“隔壁住的是什麼人你知道嗎?”哲元正在進一步收集相關情況。
“具體都是誰我不知道,隻知道進進出出來往的人很多很雜。”劉晨的嘴無奈的撇了撇。
“這你是怎麼知道的?”哲元對此有些好奇。
“您也知道,我是醫生,白班、夜班都會上的那種。所以上下班回來的時間黑天、白天都有,在樓道遇到過很多奇奇怪怪的人,最後都進了她家。”劉晨描述這些的時候,仿佛眼前又看到了那些人,臉上露出了厭惡的表情。
“而這個她就是你所說的,經常在家唱美聲的年輕女孩子?”哲元見劉晨點了點頭,接著詢問,“你說她家有時徹夜不眠,電視機大響?”
“是的,是的。”劉晨邊回答邊用力地點著頭。
“那如你所言,即便她家位於樓道最左端,隔壁一麵是你,一麵沒有鄰居。那她天天這麼折騰,樓下的日子應該也不好過,你沒有找過樓下,問問他們的感受嗎?”哲元邊思考,邊說出了自己的所想。

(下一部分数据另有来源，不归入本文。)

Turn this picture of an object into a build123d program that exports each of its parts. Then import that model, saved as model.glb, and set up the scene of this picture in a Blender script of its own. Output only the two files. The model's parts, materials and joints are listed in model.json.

“我找過,樓下是說她家經常半夜不睡覺,洗衣服、做飯是常事,弄得乒乒乓乓的。但樓下是個群租房,而且都是些做粗活的勞力,所以他們覺得這影響其實也不大,最主要的是,在和他們的交涉中,他們有意無意的提了很多遍,在大城市裏混口飯吃,多一事不如少一事。”劉晨詳實的回答著。
……
“我現在每天都飽受噪音的侵襲,嚴重精神衰弱。”劉晨的臉上一臉沮喪,“我覺得自己快崩潰了,我的事業才剛起步,我不能變成神經病。”
“你是否考慮催眠治療?”哲元口中的語氣,在外人聽來其實冰冷依舊,而她麵前的來訪者們卻覺得溫柔無比。
“以前學醫的時候,聽說過,但真的管用嗎?”劉晨心裏對催眠的效果很是懷疑,但對於麵前的哲元又有種說不出來的無法抗拒,“如果是您給我催眠的話,那我就試試吧。”
……
“沉浮於世,虛實成夢,因所想紛繁,致心隨神動。觀鏡花水月,知一切皆空。故身未動,心已遠,緣念相。”耳畔低語過後,哲元的手指在劉晨的額頭上輕輕一點,劉晨便兩眼一閉,頭一低,沉沉的睡了過去。
再一次醒來的時候,劉晨除了覺得自己的精神大振,就隻記得是哲元給他做了個催眠。
“要是能隨時隨地,想什麼時候就什麼時候享受您的催眠就好了!”劉晨表情愉悅的感慨到。
“也不是不可以。”哲元的口中淡淡的吐出這幾個字。
“真的嗎?”劉晨睜大了雙眼,好奇的問,“那要怎麼辦?”
“夢幻沙之瓶。”哲元的手中不知什麼時候多了一個小沙瓶。